◆ STATED GOAL
For the material that follows, list every line containing the word "imported".

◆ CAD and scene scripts
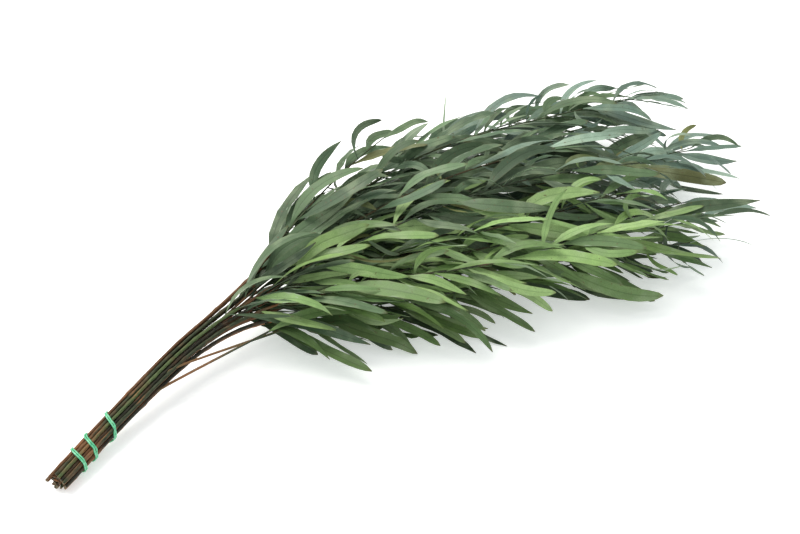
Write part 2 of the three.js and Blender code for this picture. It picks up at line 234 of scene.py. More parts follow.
def read_shoot(node):
    """A shoot's twig as a list of (point, radius), and its leaves as dictionaries."""
    solid = merged_copy(node)
    leaves, blades = [], set()
    for v in solid.verts:
        around = neighbours([v])
        if len(around) != 3 or min((o.co - v.co).length for o in around) < LEAF_LEAST:
            continue
        upper = neighbours(around) - {v}
        root = neighbours(upper) - around
        if len(upper) != 3 or len(root) != 3:
            continue
        blades |= around | upper | {v}
        first, second = blade_section(upper), blade_section(around)
        turned = -1 if first[1].dot(second[1]) < 0 else 1
        start, onward = middle(c.co for c in root), second[0] - first[0]
        leaves.append({
            "curve": (start, *bezier_through(start, first[0], second[0], v.co), v.co.copy()),
            "across": (first[1], second[1] * turned), "width": first[3],
            "hand": 1 if onward.cross(first[1]).dot(first[2]) > 0 else -1})
    bare = [v for v in solid.verts if v not in blades]
    first_ring = set(sorted(bare, key=lambda v: v.co.x)[:3])
    twig = []
    for ring in rings_from(first_ring, blades):
        centre = middle(v.co for v in ring)
        twig.append((centre, max((v.co - centre).length for v in ring)))
    solid.free()
    return twig, leaves


shoot_names = sorted(n for n in nodes if "shoot" in n)
shoots = {name: read_shoot(name) for name in shoot_names}
print("leaves read:", sum(len(leaves) for _, leaves in shoots.values()))

# %% [markdown]
# ## Tubes
#
# Stems, twigs and the elastic are round along a curve, and a leaf is a tube pressed flat. Each is bent
# from a plain upright tube, which is made once for each number of sides and steps and then moved
# corner by corner.


# %% A smooth line and an upright tube
def smooth_line(points, steps, closed=False):
    """Evenly many points of a Catmull-Rom curve through some points. A closed one ends where it starts."""
    if closed:
        points = [points[-1], *points, *points[:2]]
    else:
        points = [points[0] * 2 - points[1], *points, points[-1] * 2 - points[-2]]
    line = []
    spans = len(points) - 3
    for i in range(steps + 1):
        at = min(i / steps * spans, spans - 1e-6)
        k, t = int(at), at - int(at)
        a, b, c, d = points[k:k + 4]
        line.append(0.5 * (2 * b + (c - a) * t + (2 * a - 5 * b + 4 * c - d) * t ** 2
                           + (3 * b - a - 3 * c + d) * t ** 3))
    return line


templates = {}


def tube_template(sides, steps):
    """A closed upright tube of unit radius and unit length, whose walls are split into steps."""
    if (sides, steps) in templates:
        return templates[sides, steps]
    tube = bmesh.new()
    bmesh.ops.create_cone(tube, segments=sides, radius1=1, radius2=1, depth=1, cap_ends=True)
    walls = [e for e in tube.edges if abs(e.verts[0].co.z - e.verts[1].co.z) > 0.5]
    bmesh.ops.subdivide_edges(tube, edges=walls, cuts=steps - 1)
    for face in tube.faces:
        face.smooth = True
    for edge in tube.edges:
        edge.smooth = len({round(f.normal.z) for f in edge.link_faces}) == 1
    mesh = bpy.data.meshes.new("template")
    tube.to_mesh(mesh)
    tube.free()
    templates[sides, steps] = mesh
    return mesh


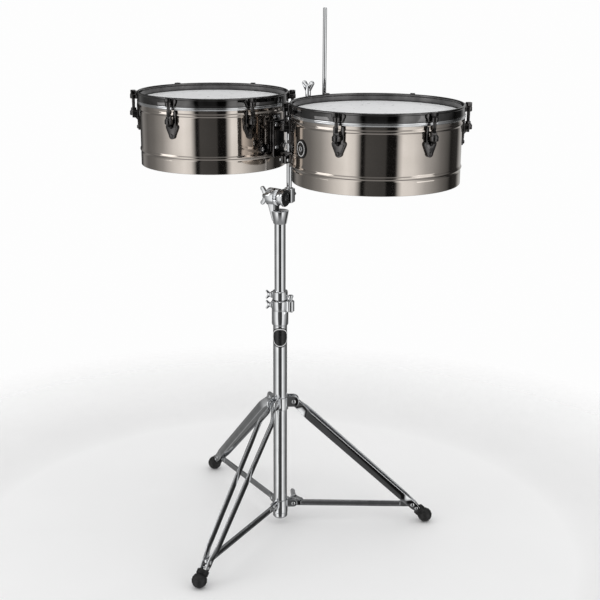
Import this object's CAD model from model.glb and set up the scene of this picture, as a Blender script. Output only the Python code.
import bpy, bmesh, math
from mathutils import Matrix, Vector


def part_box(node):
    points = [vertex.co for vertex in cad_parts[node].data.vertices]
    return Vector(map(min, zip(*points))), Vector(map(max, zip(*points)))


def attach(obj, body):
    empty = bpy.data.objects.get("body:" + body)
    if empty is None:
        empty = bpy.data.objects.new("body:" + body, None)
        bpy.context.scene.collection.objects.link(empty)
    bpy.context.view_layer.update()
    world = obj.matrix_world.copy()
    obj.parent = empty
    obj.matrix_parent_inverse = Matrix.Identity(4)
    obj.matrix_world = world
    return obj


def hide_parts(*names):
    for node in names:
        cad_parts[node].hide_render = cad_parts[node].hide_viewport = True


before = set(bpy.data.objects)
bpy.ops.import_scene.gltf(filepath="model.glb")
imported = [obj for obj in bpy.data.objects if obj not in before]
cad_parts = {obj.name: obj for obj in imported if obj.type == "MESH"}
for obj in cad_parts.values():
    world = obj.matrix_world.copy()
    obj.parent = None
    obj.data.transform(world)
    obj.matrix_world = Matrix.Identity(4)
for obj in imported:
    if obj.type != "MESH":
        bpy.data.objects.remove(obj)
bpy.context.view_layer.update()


def onFloor(node):
    # a node's centre dropped to the floor, in metres
    low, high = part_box(node)
    at = (low + high) / 2
    at.z = 0
    return at


poleAt, postAt = onFloor("base_tube"), onFloor("post")
smallAt, largeAt = onFloor("small_shell"), onFloor("large_shell")
smallR, largeR = 177.8, 190.5  # the shells' radii; sizes are in millimetres from here on
hoopTop = 1088  # the tuning hoops' top edge above the floor
mm = Matrix.Scale(0.001, 4)


def shift(x=0, y=0, z=0):
    return Matrix.Translation((x, y, z))


def place(at, turn=0.0):
    # millimetres about a vertical axis at a point, turned by so many degrees
    return Matrix.Translation(at) @ Matrix.Rotation(math.radians(turn), 4, "Z") @ mm


def alongX(x=0, y=0, z=0):
    # a local Z axis laid along +X
    return shift(x, y, z) @ Matrix.Rotation(math.radians(90), 4, "Y")


def alongY(x=0, y=0, z=0):
    return shift(x, y, z) @ Matrix.Rotation(math.radians(-90), 4, "X")


def upright(x=0, y=0, z=0):
    # an outline's second axis stood up along Z
    return shift(x, y, z) @ Matrix.Rotation(math.radians(90), 4, "X")


def turned(degrees):
    return Matrix.Rotation(math.radians(degrees), 4, "Z")


def dropped(degrees):
    # leant down from the horizontal
    return Matrix.Rotation(math.radians(degrees), 4, "Y")


# mesh makers: each adds one closed solid to a bmesh

def spin(bm, profile, matrix=None, segments=96, capped=False):
    # profile: (radius, height) points; a closed loop for a ring, or an open line from axis to axis
    matrix = matrix or Matrix.Identity(4)
    rings = []
    for r, z in profile:
        if capped and r < 1e-6:
            rings.append([bm.verts.new(matrix @ Vector((0, 0, z)))] * segments)
            continue
        turns = [2 * math.pi * i / segments for i in range(segments)]
        ring = [Vector((r * math.cos(turn), r * math.sin(turn), z)) for turn in turns]
        rings.append([bm.verts.new(matrix @ spot) for spot in ring])
    made = []
    for a, b in zip(rings, rings[1:] + ([] if capped else [rings[0]])):
        for i in range(segments):
            j = (i + 1) % segments
            loop = [a[i], a[j], b[j], b[i]]
            corners = [v for k, v in enumerate(loop) if v not in loop[:k]]
            if len(corners) > 2:
                made.append(bm.faces.new(corners))
    bmesh.ops.recalc_face_normals(bm, faces=made)
    return made


def rod(bm, r, z0, z1, matrix=None, edge=0.4, segments=32):
    inset = r - edge * 0.3
    low = [(0, z0), (r - edge, z0), (inset, z0 + edge * 0.3), (r, z0 + edge)]
    high = [(r, z1 - edge), (inset, z1 - edge * 0.3), (r - edge, z1), (0, z1)]
    return spin(bm, low + high, matrix, segments, capped=True)


def tube(bm, rOut, rIn, z0, z1, matrix=None, edge=0.4, segments=96):
    wall = [(rIn, z0), (rOut - edge, z0), (rOut, z0 + edge), (rOut, z1 - edge), (rOut - edge, z1),
        (rIn, z1)]
    return spin(bm, wall, matrix, segments)


def outlineSolid(outline, z0, z1, edge=0.8, steps=2):
    # an outline pushed up from z0 to z1, its rims rounded
    part = bmesh.new()
    low = [part.verts.new((x, y, z0)) for x, y in outline]
    high = [part.verts.new((x, y, z1)) for x, y in outline]
    part.faces.new(low[::-1])
    part.faces.new(high)
    count = len(outline)
    for i in range(count):
        part.faces.new((low[i], low[(i + 1) % count], high[(i + 1) % count], high[i]))
    bmesh.ops.recalc_face_normals(part, faces=part.faces)
    if edge:
        rims = [e for e in part.edges if e.calc_face_angle(0) > math.radians(40)]
        bmesh.ops.bevel(
            part, geom=rims, offset=edge, segments=steps, profile=0.5, affect="EDGES", clamp_overlap=True)
    return part


def cutAcross(part, places):
    for x in places:
        whole = part.verts[:] + part.edges[:] + part.faces[:]
        bmesh.ops.bisect_plane(part, geom=whole, plane_co=(x, 0, 0), plane_no=(1, 0, 0))


def bend(part, radius, cuts=24):
    # wraps a flat piece round an upright cylinder: x runs round it, y up, z outwards
    across = [v.co.x for v in part.verts]
    cutAcross(part, [min(across) + (max(across) - min(across)) * k / cuts for k in range(1, cuts)])
    for v in part.verts:
        a, r = v.co.x / radius, radius + v.co.z
        v.co = Vector((r * math.cos(a), r * math.sin(a), v.co.y))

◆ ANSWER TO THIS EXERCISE
imported = [obj for obj in bpy.data.objects if obj not in before]
cad_parts = {obj.name: obj for obj in imported if obj.type == "MESH"}
for obj in imported:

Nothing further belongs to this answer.